I have seen some pretty big mouthfuls in connection to animals swallowing food - but the "grebe gobble" of January 2003 tops them all.
A sunny day had descended on the rain-drenched California foothill country, and I was off to check the birds at Gray Lodge Wildlife Area. After some frigid, gray days, the sudden warmth was a spring wake-up call to all things great and small, and even the brush rabbits had stepped out of the thickets to doze in the sun. Of course, the Northern Harrier hawks were sailing over the marshes, an exercise they seem to indulge in whatever the weather - and I have never seen them make a catch. What are they looking for? Or are they merely looking?
After making the Visitor's Loop and having lunch, I put on my 400mm lens and walked the trail to the Overlook, pausing along the way in search of photographic opportunities, especially in a small pond where a Pied-billed Grebe played elusive in the cattails. That little diver amazes me the way it can softly sink beneath the surface and then sneak up for a quick breath with only its head showing for a second like some kind of snake. Their silent winter slinking does not reveal the loud, loon-like roar they emit at spring mating.
The elevated Overlook platform allows you to look our over a canal and into some select marsh with tules and cattails, and sometimes the water is blanketed with a white cover of Snow Geese. On that day, however, the geese were away, but there were plenty of dabbler ducks, including three species of male teals all together - Green-winged Teal, Cinnamon Teal, and Blue-winged Teal.

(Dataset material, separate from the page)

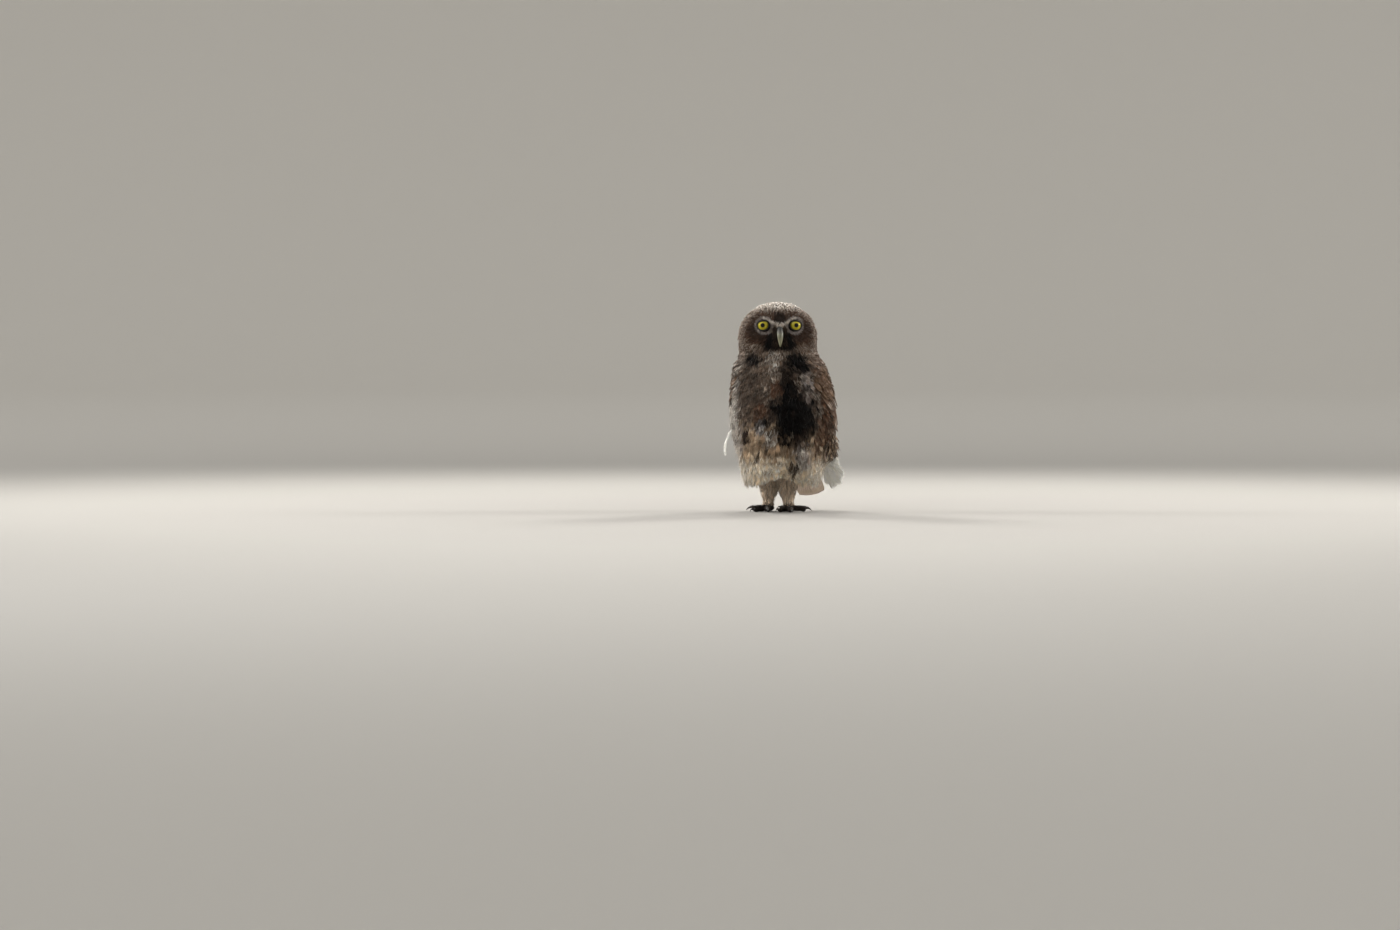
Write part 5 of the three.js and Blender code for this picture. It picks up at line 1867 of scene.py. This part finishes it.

My waterfowl watching was interrupted by a splash in the canal, and much to my surprise a Pied-billed Grebe emerged holding a giant crayfish in its tiny beak! What a mouthful! What a viewpoint! The drama had popped out of stillness only a few feet below my vantage point.
The crayfish had immense red claws and seemed to be almost half the size of the small grebe, but there was some kind of determination in both participants - the grebe in dismantling the catch, and the crayfish in defending its life. The crayfish actually clamped down on the grebe's neck, but with a lot of shaking, the claw was disengaged, promptly to be snatched and twisted off the brittle arthropod. They both went under, and then reemerged, and both claws were removed.
I grabbed my tripod with camera and eased in for the shot of the year, but the grebe noticed my presence and dove, emerging some yards down stream, but still retaining the crayfish. At least, I got a record shot.
What now? Surely that diminutive diver would not try and swallow that hard-shelled, over-sized crawdaddy. But there was some juggling around with that deft bill, and much to my surprise, it was positioning for a down-the-gullet slide. Up went the load that seemed twice as big as the grebe's neck, and down went the crawfish, tail-first, legs and antennae all over the place!! At first, I thought it wouldn't make it, poised halfway down - the grebe paused as if to gather neck-strength, but, finally, a mighty gulp and a noticeable knot rippled right out of sight into an over-stuffed stomach.
For a moment, the grebe seemed shocked with a dazed look in its eyes, and maybe surprised at its own accomplishment as it ruffled its feathers. Under it went again, and I thought surely not another crayfish. After awhile, I saw the grebe resting in a patch of water-fern five hundred yards upstream. It had swum underwater, through a fallen tree tangle, to reach that quiet place as if disgusted at my intrusion into its private meal, and, somehow, it was proceeding to digest that catch. That was a mouthful ... and a stomach full.
It isn't often that you catch nature in action and actually see some of their intimate activities. I had to go all the way to the Florida Everglades to see another mouthful - a snaky-necked Anhinga bird spearing a pound-sized pan-fish, tossing it off the beak into the air, and catching it - and swallowing - all in one motion. I fully recorded that episode from the boardwalk with my 400mm, catching the unbelievable in action for future reference.
Since I am limited in swallowing large bites - almost choking to death once on a Tylenol pill - I am doubly amazed at the swallowing abilities of some animals. I have seen pelicans load a tremendous amount of fish in their pouch, and then gulp the whole business down without any sign of choking. Cormorants, herons, and gulls can do that too. Since they don't have hands or knives, they depend on beak maneuverability and neck flexibility to consume the protein they need.
I once observed a Black-crowned Night-Heron trying to swallow a two-foot garter snake, and it was another battle. The snake actually had wrapped itself around the bird's neck, but finally the right end slipped down the passageway of no return, and the thrashing bulge disappeared.
Watching a snake swallowing an over-sized rodent is also a revealing moment. After a king snake compresses its victim, there is a mouth-stretching procedure, and the entire parcel glides into the body, becoming a lump in what looks like a tumorous reptile.
If anything separates mankind from the rest of the animal kingdom, it is the presence of hands, also crudely seen in the monkey kingdom, appendages enabling the omnivore to tear its prey into more reasonable bite-sized portions. Even though we don't have wings, or a cleverly designed beak, be thankful for hands!